For more information on deployment scenarios, see Supported Deployment Scenarios for AWS.
Product Limitations
The following limitations apply to installations of Designer Cloud Enterprise Edition on AWS:
- No support for Hive integration
- No support for secure impersonation or Kerberos
- No support for high availability and failover
- Job cancellation is not supported on EMR.
- When publishing single files to S3, you cannot apply an
append
publishing action.
Pre-requisites
Desktop Requirements
- All desktop users of the platform should have a supported version of Google Chrome installed on their desktops.
- For more information. see Desktop Requirements.
- If a supported browser is not available within your enterprise, desktop users can install the Alteryx enterprise application as a separate application. For more information, see Install for Wrangler Enterprise Application.
- All desktop users must be able to connect to the EC2 instance through the enterprise infrastructure.
AWS Pre-requisites
Depending on which of the following AWS components you are deploying, additional pre-requisites and limitations may apply. Please review these sections as well.
Prep
Before you begin, please verify that you have completed the following:
- Review Planning Guide: Please review and verify Install Preparation and sub-topics.
- Limitations: For more information on limitations of this scenario, see Product Limitations in the Install Preparation area.
Read: Please read this entire document before you create the EMR cluster or install the Designer Cloud Powered by Trifacta platform.
- Acquire Assets: Acquire the installation package for your operating system and your license key. For more information, contact Alteryx Support.
- If you are completing the installation without Internet access, you must also acquire the offline versions of the system dependencies. See Install Dependencies without Internet Access.
- VPC: Enable and deploy a working AWS VPC.
S3: Enable and deploy an AWS S3 bucket to use as the base storage layer for the platform. In the bucket, the platform stores metadata in the following location:
<S3_bucket_name>/trifacta
- IAM Policies: Create IAM policies for access to the S3 bucket. Required permissions are the following:
The system account or individual user accounts must have full permissions for the S3 bucket:
Delete*, Get*, List*, Put*, Replicate*, Restore*
These policies must apply to the bucket and its contents. Example:
"arn:aws:s3:::my-trifacta-bucket-name" "arn:aws:s3:::my-trifacta-bucket-name/*"

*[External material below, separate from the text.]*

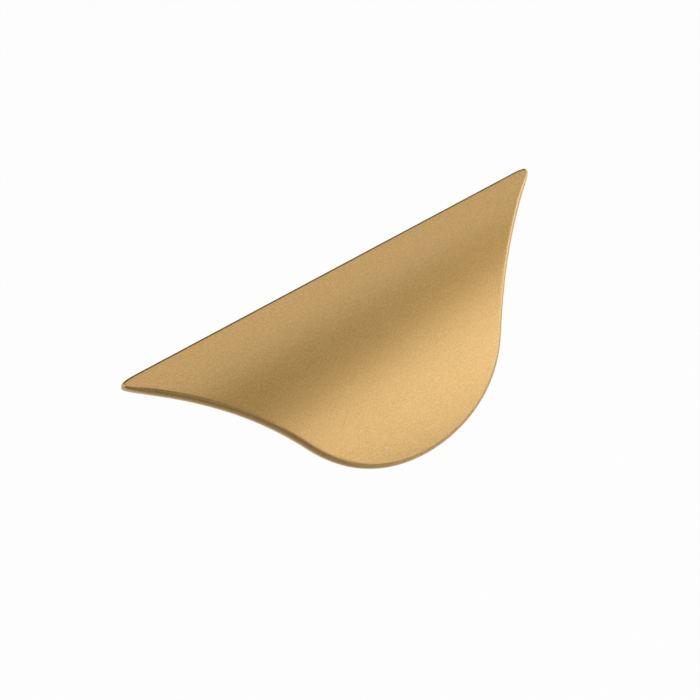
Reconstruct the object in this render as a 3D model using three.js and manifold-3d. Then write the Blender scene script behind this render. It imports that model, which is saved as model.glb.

- See https://console.aws.amazon.com/iam/home#/policies
- EC2 instance role: Create an EC2 instance role for your S3 bucket policy. See https://console.aws.amazon.com/iam/home#/roles.
- EC2 instance: Deploy an AWS EC2 with SELinux where the Alteryx software can be installed.
The required set of ports must be enabled for listening. See System Ports.
This node should be dedicated for Alteryx use.
NOTE: The EC2 node must meet the system requirements. For more information, see System Requirements.
- EMR cluster: An existing EMR cluster is required.
Cluster sizing: Before you begin, you should allocate sufficient resources for sizing the cluster. For guidance, please contact your Alteryx representative.
- See Deploy the Cluster below.
- Databases:
- The platform utilizes a set of databases that must be accessed from the Alteryx node. Databases are installed as part of the workflow described later.
- For more information on the supported databases and versions, see System Requirements.
- For more information on database installation requirements, see Install Databases.
- If installing databases on Amazon RDS an admin account to RDS is required. For more information, see Install Databases on Amazon RDS.
AWS Information
Before you begin installation, please acquire the following information from AWS:
- EMR:
- AWS region for the EMR cluster, if it exists.
- ID for EMR cluster, if it exists
- If you are creating an EMR cluster as part of this process, please retain the ID.
- The EMR cluster must allow access from the Alteryx node. This configuration is described later.
- Subnet: Subnet within your virtual private cloud (VPC) where you want to launch the Designer Cloud Powered by Trifacta platform.
- This subnet should be in the same VPC as the EMR cluster.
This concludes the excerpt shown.